To do:
Write the data out again, exactly as given.

▬▬▬

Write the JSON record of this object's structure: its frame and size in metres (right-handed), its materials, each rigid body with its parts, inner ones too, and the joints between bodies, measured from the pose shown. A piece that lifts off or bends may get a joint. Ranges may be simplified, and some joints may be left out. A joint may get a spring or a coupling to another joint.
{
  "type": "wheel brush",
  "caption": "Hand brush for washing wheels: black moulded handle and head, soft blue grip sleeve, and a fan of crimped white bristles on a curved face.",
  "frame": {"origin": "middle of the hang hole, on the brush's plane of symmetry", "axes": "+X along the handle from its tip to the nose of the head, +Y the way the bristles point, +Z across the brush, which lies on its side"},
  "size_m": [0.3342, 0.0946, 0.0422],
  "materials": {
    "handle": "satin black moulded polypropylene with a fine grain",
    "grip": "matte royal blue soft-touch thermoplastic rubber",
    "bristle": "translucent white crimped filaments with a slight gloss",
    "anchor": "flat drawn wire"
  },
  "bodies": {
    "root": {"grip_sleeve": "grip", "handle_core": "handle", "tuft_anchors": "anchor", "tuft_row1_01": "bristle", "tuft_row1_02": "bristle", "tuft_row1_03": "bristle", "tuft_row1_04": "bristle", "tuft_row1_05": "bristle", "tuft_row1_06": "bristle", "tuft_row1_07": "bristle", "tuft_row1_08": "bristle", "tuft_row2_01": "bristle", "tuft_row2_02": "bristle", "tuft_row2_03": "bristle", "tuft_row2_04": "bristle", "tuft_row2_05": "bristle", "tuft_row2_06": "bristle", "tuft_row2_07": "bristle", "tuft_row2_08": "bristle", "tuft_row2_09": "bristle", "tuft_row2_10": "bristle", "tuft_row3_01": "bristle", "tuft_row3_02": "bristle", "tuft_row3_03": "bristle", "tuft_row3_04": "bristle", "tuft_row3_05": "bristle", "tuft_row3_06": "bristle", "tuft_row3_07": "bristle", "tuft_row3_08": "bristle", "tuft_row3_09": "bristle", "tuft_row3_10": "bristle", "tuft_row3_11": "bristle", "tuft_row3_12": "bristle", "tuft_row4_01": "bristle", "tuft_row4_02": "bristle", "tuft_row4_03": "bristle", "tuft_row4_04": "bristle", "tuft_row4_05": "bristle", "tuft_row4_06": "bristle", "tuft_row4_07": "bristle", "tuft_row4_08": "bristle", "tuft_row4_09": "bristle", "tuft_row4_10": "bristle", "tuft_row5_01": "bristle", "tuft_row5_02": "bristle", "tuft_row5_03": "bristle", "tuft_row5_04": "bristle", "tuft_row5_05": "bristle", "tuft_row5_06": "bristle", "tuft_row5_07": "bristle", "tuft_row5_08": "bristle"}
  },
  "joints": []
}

▬▬▬

Result:
Write the JSON record of this object's structure: its frame and size in metres (right-handed), its materials, each rigid body with its parts, inner ones too, and the joints between bodies, measured from the pose shown. A piece that lifts off or bends may get a joint. Ranges may be simplified, and some joints may be left out. A joint may get a spring or a coupling to another joint.
{
  "type": "wheel brush",
  "caption": "Hand brush for washing wheels: black moulded handle and head, soft blue grip sleeve, and a fan of crimped white bristles on a curved face.",
  "frame": {"origin": "middle of the hang hole, on the brush's plane of symmetry", "axes": "+X along the handle from its tip to the nose of the head, +Y the way the bristles point, +Z across the brush, which lies on its side"},
  "size_m": [0.3342, 0.0946, 0.0422],
  "materials": {
    "handle": "satin black moulded polypropylene with a fine grain",
    "grip": "matte royal blue soft-touch thermoplastic rubber",
    "bristle": "translucent white crimped filaments with a slight gloss",
    "anchor": "flat drawn wire"
  },
  "bodies": {
    "root": {"grip_sleeve": "grip", "handle_core": "handle", "tuft_anchors": "anchor", "tuft_row1_01": "bristle", "tuft_row1_02": "bristle", "tuft_row1_03": "bristle", "tuft_row1_04": "bristle", "tuft_row1_05": "bristle", "tuft_row1_06": "bristle", "tuft_row1_07": "bristle", "tuft_row1_08": "bristle", "tuft_row2_01": "bristle", "tuft_row2_02": "bristle", "tuft_row2_03": "bristle", "tuft_row2_04": "bristle", "tuft_row2_05": "bristle", "tuft_row2_06": "bristle", "tuft_row2_07": "bristle", "tuft_row2_08": "bristle", "tuft_row2_09": "bristle", "tuft_row2_10": "bristle", "tuft_row3_01": "bristle", "tuft_row3_02": "bristle", "tuft_row3_03": "bristle", "tuft_row3_04": "bristle", "tuft_row3_05": "bristle", "tuft_row3_06": "bristle", "tuft_row3_07": "bristle", "tuft_row3_08": "bristle", "tuft_row3_09": "bristle", "tuft_row3_10": "bristle", "tuft_row3_11": "bristle", "tuft_row3_12": "bristle", "tuft_row4_01": "bristle", "tuft_row4_02": "bristle", "tuft_row4_03": "bristle", "tuft_row4_04": "bristle", "tuft_row4_05": "bristle", "tuft_row4_06": "bristle", "tuft_row4_07": "bristle", "tuft_row4_08": "bristle", "tuft_row4_09": "bristle", "tuft_row4_10": "bristle", "tuft_row5_01": "bristle", "tuft_row5_02": "bristle", "tuft_row5_03": "bristle", "tuft_row5_04": "bristle", "tuft_row5_05": "bristle", "tuft_row5_06": "bristle", "tuft_row5_07": "bristle", "tuft_row5_08": "bristle"}
  },
  "joints": []
}